What new ideas or initiatives do you bring to the fore that might help your constituents in the near term should you be elected?

It’s not completely an original idea, but it’s a good one. What I’d like to do is to try a five-year program in the community colleges, just as Assemblyman Marty Block tried to get passed, where we would give a limited number of Bachelor’s degrees only in fields professions where there’s a proven need for workers.

 

In addition to voting for you, what else would you like to see voters approve?

There are going to be two ballot initiatives that the voters are going to be asked to support. I think they both deserve support. One is the governor’s ballot initiative which asks millionaires to pay their fair share while also taxing those of us who are not millionaires by raising the sales tax by a quarter of a percent. All that bill does is stop the bleeding. It stops us from hemorrhaging the services that keep people living healthy lives; keeps them educated and out of prison and keeps them employed – I’m talking about education and basic social services.

 

We’ve talked mostly about education and the state budget and we’ve only got time for one more issue. What else do you want to do as assemblywoman?

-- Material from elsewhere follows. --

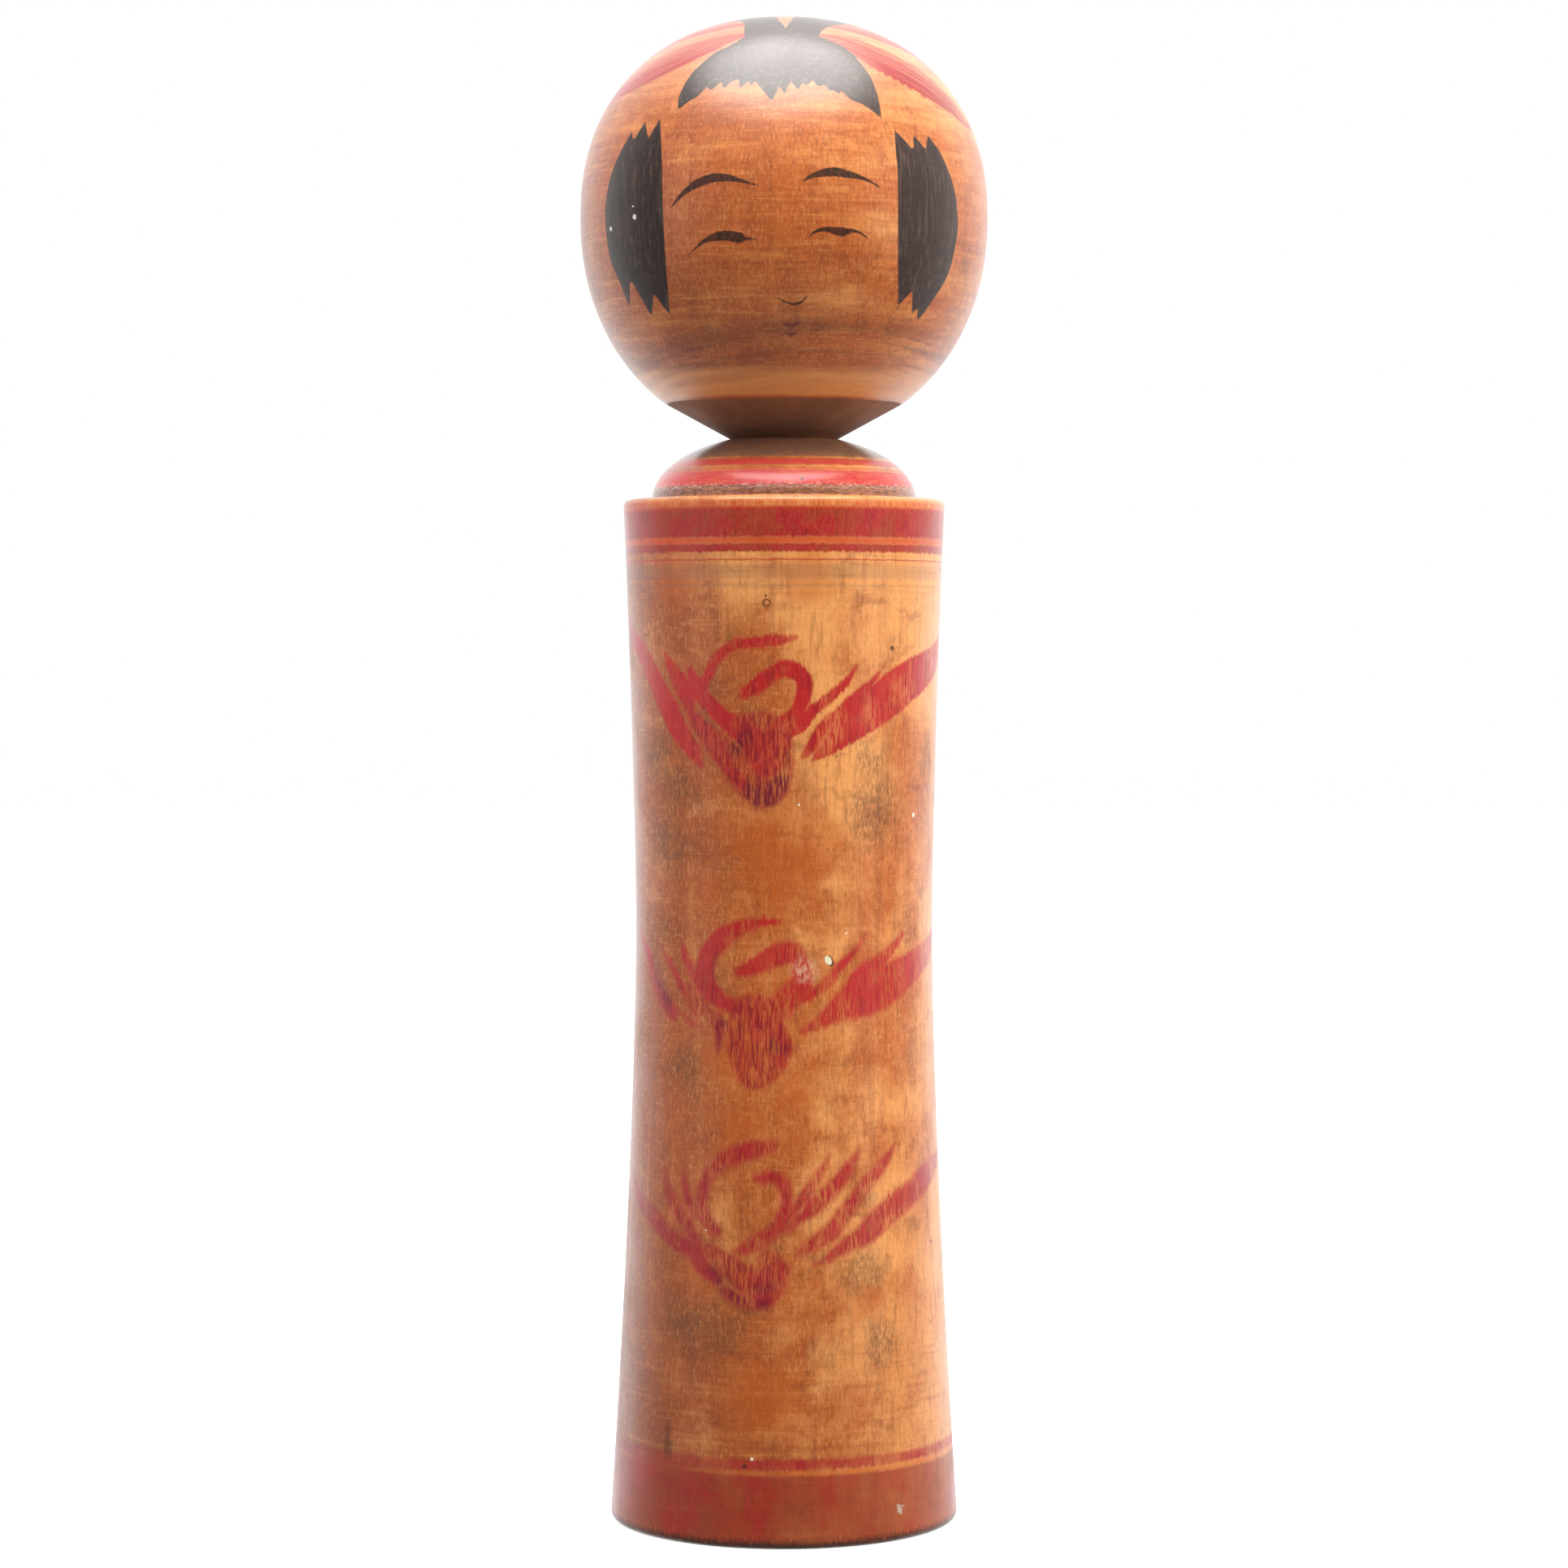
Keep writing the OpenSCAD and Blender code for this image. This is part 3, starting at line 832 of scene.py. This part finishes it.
def filled(places, flat_places, runs, lay):
    """Distance in mm from each place to the outline of a filled shape, under 0 inside it. Each run is
    smooth and starts where the last one ended, so corners stand only between runs."""
    outline = []
    last = runs[-1][-1]
    for run in runs:
        side = smooth_run([last] + run, 0.15) if len(run) > 1 else np.linspace(last, run[0], 30)
        outline.append(side[:-1])
        last = run[-1]
    flat = np.vstack(outline)
    solid = lay(flat)
    near = near_to(places, solid, far)
    gap = np.full(len(places), far)
    nxt = np.roll(flat, -1, axis=0)
    for part in np.array_split(near, len(near) // 4000 + 1):
        if not len(part):
            continue
        away = places[part][:, None, :] - solid[None, :, :]
        apart = np.sqrt((away**2).sum(2).min(1))
        px, py = flat_places[part, 0][:, None], flat_places[part, 1][:, None]
        crosses = (flat[:, 1] > py) != (nxt[:, 1] > py)
        rise = np.where(nxt[:, 1] == flat[:, 1], 1e-9, nxt[:, 1] - flat[:, 1])
        meets = flat[:, 0] + (py - flat[:, 1]) * (nxt[:, 0] - flat[:, 0]) / rise
        inside = (crosses & (px < meets)).sum(1) % 2 == 1
        gap[part] = np.where(inside, -apart, apart)
    return gap


def hairlines(places, lines, reach):
    """How far above or below the nearest line's middle each place is, and half the line's width there,
    which is under 0 beyond its ends. Reach is how far from a line's middle it looks."""
    offset = np.full(len(places), far)
    half = np.full(len(places), -1.0)
    best = np.full(len(places), far)
    for line in lines:
        spots, widths = line[:, :3], line[:, 3] / 2
        forward = np.gradient(spots, axis=0)
        forward /= np.linalg.norm(forward, axis=1)[:, None]
        near = near_to(places, spots, reach)
        away = places[near][:, None, :] - spots[None, :, :]
        at = (away**2).sum(2).argmin(1)
        step = away[np.arange(len(near)), at]
        ahead = (step * forward[at]).sum(1)
        past_an_end = (at == 0) & (ahead < 0) | (at == len(spots) - 1) & (ahead > 0)
        beyond = np.where(past_an_end, np.abs(ahead), 0)
        aside = np.linalg.norm(step - ahead[:, None] * forward[at], axis=1)
        outward = places[near] - (0, 0, head_middle / mm)
        above = np.sign((np.cross(forward[at], step) * outward).sum(1))
        gap = aside + beyond
        closer = gap < best[near]
        kept = near[closer]
        best[kept] = gap[closer]
        offset[kept] = (above * aside)[closer]
        half[kept] = np.where(aside < 0.6 * reach, widths[at] - beyond, -1.0)[closer]
    return offset, half


# The hair, as drawn from straight in front: x and height in mm.
fringe = [
    [(-11.7, 294.1), (-14.3, 292.8), (-16.8, 290.7), (-19.1, 288.4), (-20.8, 285.7), (-21.8, 283.2),
     (-22, 280.8)],
    [(-19.6, 282.5)], [(-18.1, 283.3)], [(-16.3, 285.2)], [(-15.6, 284.3)], [(-13.5, 286.1)],
    [(-13.2, 284.5)], [(-11.7, 286)], [(-10.2, 286.5)], [(-10, 284.5)], [(-8.2, 286.1)], [(-8, 285)],
    [(-7, 285.9)], [(-5.5, 283.8)], [(-4.4, 282.3)], [(-3.9, 281.8)], [(-3, 283.5)], [(-2.4, 284.9)],
    [(-1.5, 283.3)], [(-0.2, 285.7)], [(1.3, 284.1)], [(2.1, 285.6)], [(2.8, 284.9)], [(4.1, 286.1)],
    [(5.2, 284.9)], [(6.6, 285.1)], [(7.3, 284)], [(8, 284.2)], [(9.3, 283.4)], [(9.7, 284.1)],
    [(10.8, 283)], [(11.6, 282.3)], [(13.6, 281.6)], [(15.1, 280.7)], [(16.5, 279.7)], [(17.5, 278.7)],
    [(17.2, 282), (16.5, 285), (15.5, 287.7), (13.8, 290.3), (12.2, 292.4), (10, 294.2), (7.8, 295.2),
     (5.4, 296.4)],
    [(-8.3, 296.4)],
]
left_lock = [
    [(-25.1, 270.5), (-24.9, 260.6), (-24.4, 251.6), (-23.5, 241)], [(-26.7, 245.4)], [(-27, 240.9)],
    [(-31.3, 248.6)], [(-31.3, 242.9)],
    [(-33, 247.4), (-35.3, 253.5), (-36.1, 262.7), (-34.5, 270.5), (-30.9, 277.5)],
    [(-30.7, 275.2)], [(-28.3, 279)], [(-27.7, 275.3)], [(-25.4, 279.5)],
]
right_lock = [
    [(20.3, 272), (20.6, 268.2), (20.7, 254.6), (21, 242.3)], [(20.5, 242.1)], [(23.9, 246)],
    [(23.9, 241.4)], [(25.1, 242.8)], [(25, 240.1)],
    [(27.6, 243.5), (31.2, 249.3), (33, 256.4), (33.2, 261.5), (32.2, 267.1), (29.7, 272.8), (26.9, 276.4)],
    [(26.5, 273.2)], [(23.8, 276.4)], [(24.1, 272.8)], [(20.1, 276.8)],
]
# The topknot beyond its tie, as drawn from straight above: x and y in mm.
topknot = [
    [(-8.8, -22), (-8.6, -17.5), (-9.5, -12), (-11, -7)], [(-9.5, -3.5)], [(-8.6, -5.5)], [(-7, -2)],
    [(-6, -4.5)], [(-4.4, -1.5)], [(-3.4, -5.5)], [(-2.2, -12), (-1.6, -17.5), (-0.6, -22.3)],
    [(0.6, -17.5), (1.5, -12), (2.6, -6)],
    [(4.5, -2.5)], [(5.6, -5)], [(7.5, -1.5)], [(8.8, -4.5)], [(10.8, -2)], [(11.6, -5.5)],
    [(12.2, -9.5), (11, -14), (8.9, -17.5), (6.6, -22), (5.4, -26)], [(-8.3, -26)],
]
# Ribbons swept from the tie over the crown, from above: x, y and width.
ribbons = [
    [(5.5, -24.5, 1.8), (10.6, -24.6, 6), (17, -24.8, 9), (22.7, -23.2, 9.8), (28.5, -19.9, 8.6),
     (34.6, -14, 5), (37.5, -8, 0.6)],
    [(7.5, -18.5, 2.2), (14.4, -15.8, 6), (21, -11.8, 6.6), (28, -5.5, 6), (33.5, 3, 1)],
    [(9, -13.5, 2), (14.5, -9, 4.5), (20.5, -3, 5), (25.5, 6, 4.5), (27, 15, 0.8)],
    [(8.5, -8, 2), (12, -1.5, 3.8), (15, 5.5, 4.2), (16.5, 13, 3.5), (16, 22, 0.6)],
    [(-8.6, -23.4, 1.8), (-14.8, -22.8, 6.2), (-21.2, -20.8, 8.6), (-27.5, -16.6, 8.8), (-32.4, -10, 6.6),
     (-36, -2, 0.8)],
    [(-8.6, -17.5, 2.2), (-14.6, -14, 5.8), (-21, -9, 6.2), (-27, -2.5, 5.6), (-31, 6, 1)],
    [(-9.5, -12.5, 2), (-14.5, -7.5, 4.5), (-19.5, -0.5, 5), (-23, 8, 4.2), (-23.5, 17, 0.8)],
    [(-8, -6, 2), (-10.8, 0, 3.8), (-12.5, 7.5, 4), (-12.5, 16, 3.4), (-11, 25, 0.6)],
]
# Brows, eyes, nose and lips, from in front: x, height and the brush's width.
face_lines = [
    [(-23.5, 261.3, 0.2), (-21.1, 264, 1), (-18.9, 265.5, 1.6), (-16.1, 266.6, 1.8), (-14.1, 266.8, 1.7),
     (-12.1, 266.6, 1.3), (-9.9, 266, 0.8), (-8.2, 265.5, 0.45), (-6.5, 265, 0.15)],
    [(1.8, 265.7, 0.2), (3.2, 266.7, 0.8), (6.1, 267.6, 1.6), (8.3, 267.8, 1.8), (10.2, 267.5, 1.6),
     (13.1, 266.9, 0.9), (15.3, 266.1, 0.5), (17.1, 265, 0.15)],
    [(-20, 252.2, 0.2), (-18.3, 253.7, 0.5), (-16.8, 254.8, 0.9), (-14.9, 255.4, 1.7), (-12.7, 255.6, 2),
     (-10.7, 255.2, 2.1), (-9.8, 255, 1.9), (-9.3, 254.9, 0.8), (-8, 254.9, 0.35), (-6.9, 254.8, 0.15)],
    [(3.1, 255.2, 0.2), (4.3, 256.2, 0.5), (6.1, 256.7, 0.9), (7.5, 256.6, 1.2), (8.6, 256.4, 1.6),
     (9.6, 256.3, 1.8), (10.6, 256.4, 1.3), (11.6, 256.6, 0.8), (13.1, 256.2, 0.5), (14.7, 255.2, 0.15)],
    [(-3.5, 244.1, 0.15), (-1.9, 243.2, 0.3), (-0.2, 242.6, 0.5), (0.9, 242.6, 0.6), (2.1, 243.2, 0.4),
     (3.1, 244.3, 0.15)],
    [(-1.6, 239, 0.4), (-0.8, 238.7, 0.9), (-0.1, 238.4, 0.5), (0.6, 238.8, 0.9), (1.2, 239, 0.8),
     (1.7, 239.2, 0.4)],
    [(-1.1, 237.3, 0.4), (-0.4, 236.9, 0.9), (0.3, 236.9, 0.9), (1, 237.2, 0.4)],
]

# The painter's middle of the face is a little to the doll's left of the middle of the body.
face_turn = math.radians(2.4)
ball = points_of(head.data)
faced = ball.copy()
faced[:, 0] = ball[:, 0] * math.cos(face_turn) + ball[:, 1] * math.sin(face_turn)
faced[:, 1] = ball[:, 1] * math.cos(face_turn) - ball[:, 0] * math.sin(face_turn)
front_view, top_view = faced[:, [0, 2]], faced[:, [0, 1]]
hair_gap = np.where(faced[:, 2] > 270, filled(faced, top_view, topknot, from_above), far)
for shape in (fringe, left_lock, right_lock):
    in_front = np.where(faced[:, 1] < 0, filled(faced, front_view, shape, from_front), far)
    hair_gap = np.minimum(hair_gap, in_front)
keep_on(head.data, "hair", hair_gap)
for paint, strokes, lay, step, reach in (("ribbon", ribbons, from_above, 0.25, 8.0),
                                         ("line", face_lines, from_front, 0.1, 3.0)):
    offset, half = hairlines(faced, [lay(smooth_run(s, step)) for s in strokes], reach)
    keep_on(head.data, paint + "_offset", offset)
    keep_on(head.data, paint + "_half", half)
on_tenon = (np.hypot(ball[:, 0], ball[:, 1]) < 10.5) & (ball[:, 2] < 219)
keep_on(head.data, "outside", np.where(on_tenon, 0.0, 1.0))

tree, shader, at = start_material(head_paint)
x, y, z = along(at, "X"), along(at, "Y"), along(at, "Z")
outside = stored(at, "outside")
cloud = at.stirred(8.0, 0.06, 30.0).noise(0.035, 0.035, 0.15, 4.0, 0.6, 31.0)
# As on the trunk, the doll's left and front are painted lighter and its right and back painted darker, as
# painted light and shade under a cloudy tone; the paler band just under the fringe is a painted sheen.
lit_side_and_tone = x * 0.8 - y * 0.3 + (cloud - 0.5) * 50
light = (lit_side_and_tone.rise(0, 40) * 0.34 + z.rise(268, 284) * 0.30 + (cloud - 0.5) * 1.6).rise(0.05, 1.0)
dark = lit_side_and_tone.fall(-34, 10)
wood, height, fleck, fibre, weave, stripes, smudge = turned_wood(at, light, dark, 0.9, 21.0)
ragged = (fleck - 0.5) * 1.1 + (fibre - 0.5) * 0.8

# Dark and pale rings cross the chin; below the crease the cone is darker, partly stain and partly painted
# shade where it faces down, and it was never waxed.
bowed = z + (x - 8.0) * (x - 8.0) * 0.0035
sliced = at.node("CombineXYZ", {}, {0: x, 1: y, 2: bowed})
rings = sliced.stirred(2.5, 0.05, 3.0).noise(0.012, 0.012, 0.42, 3.0, 0.6, 43.0)
chin = bowed.rise(230.0, 233.0) * bowed.fall(236.0, 243.0)
wood = (chin * rings.rise(0.42, 0.60, 0.0, 0.54)).over(wood, (104, 52, 34))
pale_ring = z.rise(225.4, 226.2) * z.fall(229.6, 232.0)
wood = (pale_ring * rings.rise(0.36, 0.66, 0.80, 0.40)).over(wood, (228, 158, 94))
cone = (z + (stripes - 0.5) * 0.6).fall(225.1, 225.5) * z.rise(217.5, 218.2) * outside
cone_stain_and_shade = (smudge.rise(0.35, 0.65) * 0.6).over((140, 104, 82), (106, 78, 62))
# Darkest by the neck, where the head meets the body: painted shade.
cone_stain_and_shade = z.fall(218.5, 222.5).over(cone_stain_and_shade, (82, 64, 54))
wood = (cone * weave.rise(0.35, 0.60, 0.92, 0.80)).over(wood, cone_stain_and_shade)

# The crown turns duller and greyer upwards; where this starts, just under the fringe, the paler grey is a
# painted sheen. The ribbons swept over it are streaked and worn.
dull_crown_and_sheen = (stripes.rise(0.40, 0.60) * 0.6).over((184, 132, 96), (152, 94, 64))
wood = (z.rise(272, 300) * 0.55).over(wood, dull_crown_and_sheen)
dye = (fibre.rise(0.46, 0.70) * 0.40).over((152, 28, 34), (108, 22, 26))
aside = stored(at, "ribbon_offset") * x.rise(-0.5, 0.5, -1.0, 1.0)
combed = at.node("CombineXYZ", {}, {0: aside * 1.5, 1: x * 0.06, 2: y * 0.06})
washed = combed.texture(4.0, 0.65).rise(0.40, 0.62, 1.0, 0.50) + aside * -0.06
beyond = abs(aside) - stored(at, "ribbon_half")
ribbon = (beyond + ragged * 0.7).fall(-0.7, 0.5) * washed.most(0.1).least(1.0)
wood = ribbon.over(wood, dye)
hair = (stored(at, "hair") + ragged * 0.30).fall(-0.12, 0.12)
brushing = at.noise(1.6, 1.6, 0.10, 3.0, 0.6, 35.0)
# The ink is painted paler towards the doll's left, the lit side, and towards the top of the hair, as painted
# light and sheen; its brushing and mottling are its own wear.
ink_fade_and_light = x.rise(-30, 30, -0.04, 0.14) + z.rise(286, 300) * 0.10 + brushing.rise(0.46, 0.70) * 0.30
ink_fade_and_light = ink_fade_and_light + weave.rise(0.50, 0.70) * 0.16 + fleck.rise(0.50, 0.7) * 0.10
ink_colour = ink_fade_and_light.over((36, 29, 28), (104, 88, 82))
wood = (hair * brushing.rise(0.50, 0.72, 0.98, 0.93)).over(wood, ink_colour)
feather = (at.noise(3.4, 3.4, 0.6, 2.0, 0.6, 37.0) - 0.5) * 0.55 + (fleck - 0.5) * 0.2
line = (stored(at, "line_half") - abs(stored(at, "line_offset")) + feather).rise(-0.05, 0.09)
lips = z.fall(240.0, 241.0)
line_colour = lips.over((40, 30, 28), (110, 38, 40))
wood = (line * fleck.rise(0.35, 0.65, 0.98, 0.80) * lips.rise(0, 1, 1.0, 0.85)).over(wood, line_colour)
paint_flecks = [((-29.2, -28.9, 260.3), 0.5), ((-34.2, -22.8, 258.5), 0.45), ((-29.4, -28.6, 262.4), 0.25)]
for spot, size in paint_flecks:
    wood = at.stirred(0.5, 1.2).near(spot, size, 0.4).over(wood, (214, 210, 206))
wood = (outside.fall(0.2, 0.8) * 0.7).over(wood, (178, 120, 76))
rough = smudge.rise(0.35, 0.70, 0.40, 0.52) + cone * 0.25
coat = (1.0 - cone * 0.95) * outside
wax(tree, shader, wood, rough, coat, hair.rise(0, 1, 1.0, 0.5) * height, 0.10 * mm)
shader.inputs["Coat Roughness"].default_value = 0.32

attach(head, "head")
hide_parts("head")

(Laughs) I have so many. Another problem I’d like to address is to get help for women who have been sexually abused in the military. I’d like to help get the word out about the need for them to get services at the VA for PTSD and other problems that they may be having, but get them in a way where they feel safe accessing them from the VA.

 

Any last thoughts?

As a good Democrat, I set out to support the best candidate for this seat. I looked at the field and I honestly believe that I can do a better job for our constituents than anyone else on the ballot.